How to Live a Stress Free Life in 6 Steps

At any moment, about 48% of people are experiencing chronic stress that is impacting their happiness, productivity, and relationships or disrupting their sleep. What’s more, about three-quarters of people report feeling physical pain, tension, or energy loss as a result of their everyday stress or anxiety. This suggests that learning how to create a stress-free life is an essential tool for happiness, and something that nearly every person can use to improve their quality of life.

Continue reading to find out our first 6 essential steps to creating a stress-free life, starting immediately and which persists going forward.

Step 1: Recognize When & How Stress Is Affecting You

Stress has a way of building up slowly and only becoming apparent when it becomes unbearable. Consequently, being mindful of when and how you are experiencing stress is a key starting point for creating a stress-free life. Though each person is unique in how they respond to daily stressors, early manifestations of stress include decreased energy, diminished resilience in the face of change/complexity, physical tension, and pain, and disrupted sleep, focus, and relationships.

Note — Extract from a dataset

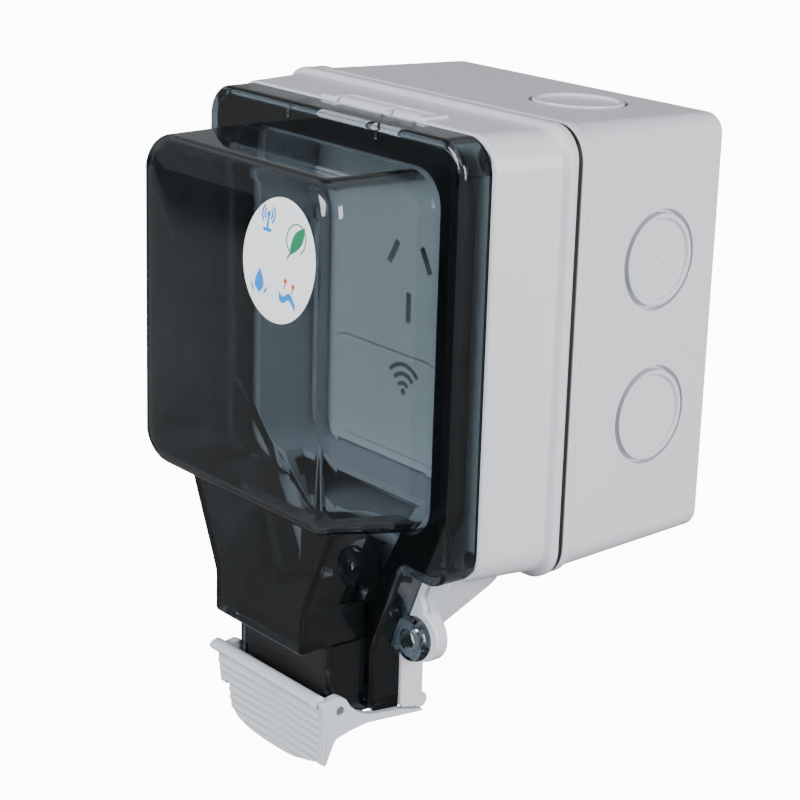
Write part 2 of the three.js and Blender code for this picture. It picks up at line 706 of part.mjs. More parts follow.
function makeTactSwitch() {
  const body = block(-3.1, 3.1, -53.4, -50.8, SWITCH_Z - 3.1, SWITCH_Z + 3.1);
  return join(body, rodY(1.7, 0, SWITCH_Z, -53.3, -54.9, 16));
}

function makeButtonPad() {
  return cut(rodY(6.5, 0, SWITCH_Z, -50.8, -54.8, 24), rodY(5, 0, SWITCH_Z, -50, -56, 24));
}

function makeModuleScrew(x) {
  const { z, r, headR, headFront, headBack, tip } = MODULE_SCREW;
  return join(rodY(headR, x, z, headBack, headFront, 16), rodY(r, x, z, headFront + 0.2, tip, 12));
}

function makeScrew(x, z, r, headR, headFront, headDepth, tip) {
  const head = rodY(headR, x, z, headFront + headDepth, headFront, 20);
  const shank = rodY(r, x, z, tip, headFront + headDepth - 0.2, 12);
  const crossA = block(x - 1.8, x + 1.8, headFront - 1, headFront + 1.2, z - 0.4, z + 0.4);
  const crossB = block(x - 0.4, x + 0.4, headFront - 1, headFront + 1.2, z - 1.8, z + 1.8);
  return cut(join(head, shank), crossA, crossB);
}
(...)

Step 2: Learn To Ask For Support When You Feel Stress

Asking for support during times of stress invites productive energy (high positive energy) into your life, which can help you build a more positive affect (mood).

Research shows that receiving social support is one of the most effective mediators for psychological stress, and can dramatically reduce the emotional and psychosomatic symptoms of stress. Yet people are often more likely to give someone else support than ask for support during periods of high stress.

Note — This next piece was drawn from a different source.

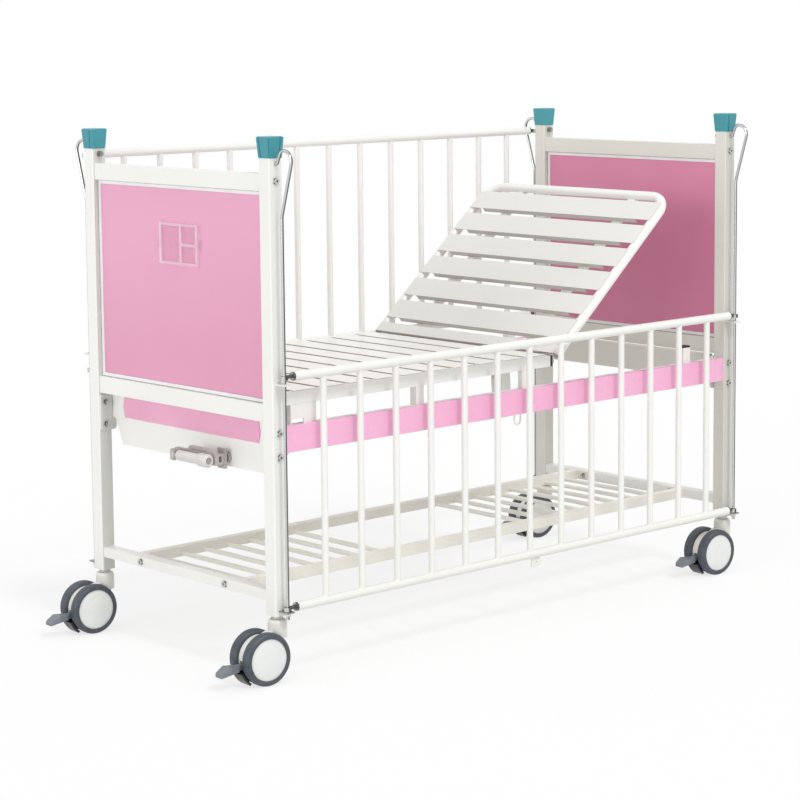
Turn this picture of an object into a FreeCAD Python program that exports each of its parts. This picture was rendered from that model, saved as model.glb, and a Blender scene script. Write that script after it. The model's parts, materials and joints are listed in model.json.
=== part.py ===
import FreeCAD, Part
import math
import operator
import os
import Sketcher
from types import SimpleNamespace

# Manual pediatric bed, in millimetres.
# Measures run from the middle of the four posts: +X to the head end, +Y to the far side, +Z up.
# At the end every sub-part moves along X by one offset, so that the origin is the middle of the footprint.

sizes = {
    # posts and bumper caps
    "bed_length": 1640, "bed_width": 720, "post_side": 38, "post_wall": 1.5, "post_round": 3,
    "post_bottom": 155, "post_top": 1217,
    "cap_height": 49, "cap_overhang": 4.5, "cap_foot_overhang": 1, "cap_top_bevel": 2.5, "cap_bevel": 2,
    "cap_rebate": 2.5, "cap_groove_place": 9.5, "cap_groove_width": 3.5, "cap_groove_depth": 1.6,
    "cap_spigot": 8, "cap_spigot_gap": 0.3,
    # foot and head boards
    "board_rail_depth": 30, "board_rail_wall": 1.5, "top_rail_drop": 76, "top_rail_height": 40,
    "low_rail_bottom": 608, "low_rail_height": 42,
    "bead_width": 10, "bead_depth": 12, "panel_thick": 8, "panel_gap": 0.3,
    # card holder on the foot panel
    "card_width": 148, "card_height": 100, "card_drop": 191, "card_middle": -5, "card_thick": 3,
    "card_rim": 7, "card_rim_depth": 4, "card_split": 62, "card_shelf": 46,
    "card_tab_width": 14, "card_tab_height": 26, "card_tab_thick": 2,
    # frame between the posts
    "strip_bottom": 536, "strip_height": 62, "strip_thick": 3, "strip_inset": 2, "strip_lip": 8,
    "strip_skin": 2,
    "beam_wall": 1.5, "end_beam_depth": 27, "end_beam_bottom": 545, "end_beam_height": 61, "head_beam_gap": 0.5,
    "apron_thick": 3, "apron_drop": 22, "apron_top": 608, "apron_shoulder": 545, "apron_shoulder_drop": 5,
    "apron_end_gap": 2, "apron_shoulder_step": 13, "apron_slant": 27, "apron_shaft_hole": 17,
    "foot_strip_bottom": 548, "foot_strip_height": 55, "foot_strip_half": 262, "foot_strip_thick": 3,
    "foot_strip_bow": 6,
    "bracket_thick": 4, "bracket_bottom": 512, "bracket_height": 90, "bracket_reach": 12,
    "bracket_inset": 2, "bracket_round": 8,
    # bolts
    "bolt_shank": 8, "bolt_hole_gap": 0.2, "bolt_head": 15, "bolt_head_height": 5, "nut_width": 13,
    "nut_height": 6.5, "bracket_bolt_low": 528, "bracket_bolt_high": 584, "rail_bolt_drop": 52,
    "rail_bolt_reach": 14, "socket_width": 6, "socket_depth": 2.5, "bolt_end": 3,
    # rods that guide the side rails
    "guide_dia": 8, "guide_out": 20, "guide_entry_drop": 13, "guide_entry_out": 6, "guide_arch_rise": 34,
    "guide_arch_out": 20, "guide_bulge_rise": 24, "guide_bulge_out": 62, "guide_slant_drop": 119,
    "guide_bottom": 150, "guide_entry_round": 7, "guide_arch_round": 16, "guide_bulge_round": 24,
    "guide_slant_round": 40, "guide_end_out": 9,
    "acorn_width": 14, "acorn_height": 7, "acorn_dome": 5,
    "tab_thick": 4, "tab_width": 22, "tab_reach": 12, "ring_tab_height": 697, "rail_seat_gap": 0.3,
    "tab_hole_gap": 0.2, "guide_nut_height": 6.5,
    # side rails
    "rail_bar_dia": 22, "rail_bar_wall": 1.5, "rail_low_height": 177, "rail_high_height": 717,
    "raised_rail_drop": 17, "upright_dia": 16, "upright_wall": 1.2, "upright_pitch": 114,
    "rail_end_gap": 6, "eye_outer": 18, "eye_gap": 0.35, "eye_height": 10, "eye_drop": 2.5,
    "stud_dia": 9, "ferrule_dia": 20, "ferrule_length": 5,
    "lug_width": 30, "lug_height": 22, "lug_thick": 4, "lug_hole": 7, "lug_middle": 20,
    # fixed part of the deck
    "deck_top": 673, "deck_half": 345, "deck_tube_width": 25, "deck_tube_height": 28, "deck_tube_wall": 1.5,
    "deck_foot_gap": 7, "deck_hinge_end": 112, "deck_cross_width": 33,
    "slat_thick": 1.5, "slat_width": 74.2, "slat_pitch": 86.2, "slat_drop": 12, "slat_half": 330,
    "slat_lip_gap": 1, "first_gap_place": 38.2, "slat_end_gap": 2,
    "plug_rim": 3, "hinge_plug_rim": 8, "plug_depth": 14, "plug_gap": 0.3,
    # legs that carry the deck on the side beams
    "foot_leg_inset": 21, "foot_leg_width": 79, "foot_leg_thick": 4, "foot_leg_notch": 36,
    "foot_leg_notch_height": 13, "leg_depth": 22, "leg_wall": 2, "middle_leg_place": 343,
    "middle_leg_width": 26,
    "pivot_leg_place": 28, "pivot_leg_width": 39, "pivot_leg_depth": 14, "pivot_leg_hole": 7,
    "pivot_leg_hole_drop": 10, "rest_reach": 516, "rest_width": 28, "rest_plug": 5, "rest_gap": 0.3,
    # raised part of the deck
    "hinge_place": 128, "hinge_drop": 16, "back_length": 610, "back_half": 350, "back_tube": 25,
    "back_tube_wall": 1.5, "back_corner": 62, "back_angle": 41,
    "back_slat_gap": 0.5, "back_slat_half": 340, "back_first_gap": 55.5, "back_pitch": 86.5,
    "back_gap_width": 20.5, "back_slat_drop": 15,
    "runner_place": 210, "runner_width": 25, "runner_depth": 12, "runner_wall": 1.5,
    "hinge_plate_thick": 6, "hinge_plate_radius": 12, "hinge_plate_length": 68, "hinge_pin": 12,
    "hinge_pin_gap": 0.05, "hinge_side_gap": 0.3, "hinge_pin_length": 40, "hinge_web_end": 48,
    "hinge_web_start": 15, "hinge_web_thick": 8,
    # lever, push tube, screw and crank that tilt the backrest
    "drive_side": 145, "drive_drop": 45, "lever_radius": 110, "lever_middle_angle": 37.5,
    "lever_width": 33, "lever_depth": 38, "lever_plate": 4, "lever_web_length": 52, "lever_end": 16,
    "lever_pin": 12, "lever_pin_gap": 0.05, "lever_pin_head": 18, "lever_pin_head_height": 4,
    "slot_side_gap": 1.8, "slot_end_gap": 2.5, "head_plate": 8, "head_width": 42, "head_edge": 13,
    "push_dia": 28, "push_wall": 2.5, "push_inset": 142, "push_end_gap": 30, "nut_dia": 38, "nut_length": 34,
    "screw_dia": 16, "screw_gap": 0.08, "screw_inset": 262, "thread_groove": 1.2, "thread_pitch": 6,
    "thread_land_share": 0.5, "thread_inset": 47, "collar_dia": 26, "collar_length": 6, "collar_gap": 0.3,
    "bearing_dia": 36, "bearing_length": 38, "bearing_flange": 44, "bearing_flange_thick": 4,
    "front_plate_dia": 27, "front_plate_thick": 3,
    "yoke_reach": 22, "yoke_length": 20, "yoke_side": 26, "yoke_slot": 8, "yoke_slot_height": 14,
    "yoke_plate_height": 48, "yoke_plate_width": 28, "yoke_plate_thick": 7,
    "arm_thick": 8, "arm_half": 13.5, "arm_rise": 24, "arm_rise_end": 84, "arm_end_reach": 13,
    "arm_groove": 2.5, "arm_groove_rise": 15, "arm_groove_start": 22, "arm_groove_length": 56,
    "rivet_dia": 9, "rivet_height": 1.5, "crank_throw": 123, "fork_height": 24, "ear_thick": 4,
    "ear_gap": 0.3, "ear_reach": 18,
    "fold_pin": 6, "fold_pin_gap": 0.05, "fold_pin_head": 10, "fold_pin_head_height": 2, "spindle_eye": 18,
    "spindle_dia": 10, "grip_dia": 25, "grip_start": 17, "grip_length": 119, "grip_gap": 0.4,
    "grip_end_gap": 0.4, "grip_head_dia": 11.5, "grip_head_height": 3, "grip_round": 4, "grip_groove": 1.5,
    "grip_boss": 32, "grip_boss_length": 36, "grip_recess": 16, "grip_recess_depth": 5,
    # storage rack under the deck
    "rack_bottom": 189, "rack_tube": 25, "rack_wall": 1.5, "rack_half": 213, "cross_depth": 30,
    "rack_slat_dia": 12, "rack_slat_rise": 1.5, "rack_slat_pitch": 73, "rack_foot_inset": 59,
    "rack_head_slat": 210, "rack_tab_thick": 4, "rack_tab_reach": 38, "rack_bolt_side": 166,
    # drainage bag hooks
    "hook_wire": 4, "hook_width": 22, "hook_drop": 30, "hook_place": 8, "hook_inset": 11,
    "hook_bottom_run": 0.8,
    # castors
    "wheel_dia": 125, "wheel_half": 40, "wheel_inner": 12.5, "disc_dia": 99, "castor_trail": 50,
    "castor_angle": 5, "tyre_round": 9, "disc_recess": 3, "disc_dome": 4, "axle_dia": 12, "axle_gap": 0.05,
    "web_half": 11.5, "web_radius": 52, "neck_link": 17, "neck_dia": 46, "neck_bottom": 104,
    "neck_top": 147, "neck_round": 9, "swivel_gap": 0.3, "stem_dia": 28, "stem_pin": 14, "stem_pin_gap": 0.05,
    "stem_pin_length": 30, "stem_plug_gap": 0.3, "stem_plug_length": 40,
    "pedal_tip": 168.5, "pedal_half": 19, "pedal_corner": 6, "pedal_middle": 142, "pedal_start": 117,
    "pedal_root_half": 14, "pedal_height": 53, "pedal_thick": 12, "pedal_crown": 1, "pedal_belly": 2,
    "pedal_droop": 13, "pedal_tip_thick": 8, "pedal_round": 9, "pedal_edge": 3,
    "pedal_pivot_out": 94, "pedal_pivot_height": 50,
    "pedal_arm_half": 8, "pedal_pin": 6, "pedal_pin_gap": 0.05, "pedal_cheek_gap": 0.3,
    "pedal_slot_reach": 10, "pedal_slot_drop": 17, "pedal_hub": 6, "pedal_lip": 8, "shoe_half": 19,
    "shoe_thick": 6, "shoe_gap": 2, "shoe_start": 24, "shoe_sweep": 31, "shoe_arm_inset": 4,
    "link_sink": 4.25,
    "wheel_clearance": 1,
}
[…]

Step 3: Challenge The Negative Cognitive Bias Stress Causes

The more frequently and more significantly you feel stress, the more stress rewires your brain to only recognize and respond to negative stimuli. As a result, this “negative cognitive bias” is a central part of how people experience stress-induced anxiety and depression. Learning to challenge the feeling that “everything is going wrong” and looking for good things to be grateful for and mindful of can significantly reduce both feelings of stress and emotional distress.

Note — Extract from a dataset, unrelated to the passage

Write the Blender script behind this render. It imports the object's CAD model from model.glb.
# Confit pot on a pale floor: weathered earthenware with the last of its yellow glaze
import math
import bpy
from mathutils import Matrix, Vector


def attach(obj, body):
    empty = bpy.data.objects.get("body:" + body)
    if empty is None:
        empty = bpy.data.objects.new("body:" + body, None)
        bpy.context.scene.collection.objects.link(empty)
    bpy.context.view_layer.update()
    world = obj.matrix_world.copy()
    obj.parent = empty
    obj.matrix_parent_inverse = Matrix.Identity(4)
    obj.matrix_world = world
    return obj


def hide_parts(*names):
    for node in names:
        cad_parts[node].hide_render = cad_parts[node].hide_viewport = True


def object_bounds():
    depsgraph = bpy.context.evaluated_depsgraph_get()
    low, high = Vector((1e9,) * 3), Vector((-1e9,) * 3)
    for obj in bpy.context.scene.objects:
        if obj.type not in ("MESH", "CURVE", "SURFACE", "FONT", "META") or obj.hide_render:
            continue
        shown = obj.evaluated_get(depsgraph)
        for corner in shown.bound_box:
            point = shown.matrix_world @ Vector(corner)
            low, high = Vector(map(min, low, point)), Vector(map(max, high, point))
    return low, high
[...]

Step 4: Practice Bringing Positive Energy To Stressful Situations

You can set the stage for resilience in a negative situation by approaching it with productive energy. This kind of energy should reflect your determination to see the situation for what it is: temporary, manageable, and not mutually exclusive of happiness.

Underscoring this, there is empirical evidence that “positive energy” can change a person’s responses to stress. Even individuals who experience chronic, life-disrupting stress can benefit from these types of positive psychology-based interventions.

Step 5: Practice Positivity “Hacking”

Some actions cause the hormonal changes associated with decreased stress and increased happiness and positivity even in the absence of actual emotional changes. For example, physical activity, smiling, chewing gum, and hugging/kissing someone all prompt near-instant changes in brain chemistry (including flooding with good-feeling oxytocin and decreasing stress-inducing cortisol levels). In periods of high-stress, it can be helpful to engage in these behaviors as a way to jump-start your stress relief.

Step 6: Identify Habit Changes That Can Reduce Anxiety

Oftentimes, feelings of stress and anxiety come from everyday sources, including money, health, work, family life, and relationships. Moreover, loneliness, work-based dissatisfaction, and consumer culture also each have a measurable impact on psychological stress. In each case, people who identify the triggers for their anxiety and develop skills to better navigate them (like learning better time management to combat stress due to facing a heavy workload) can have significantly more success managing stress.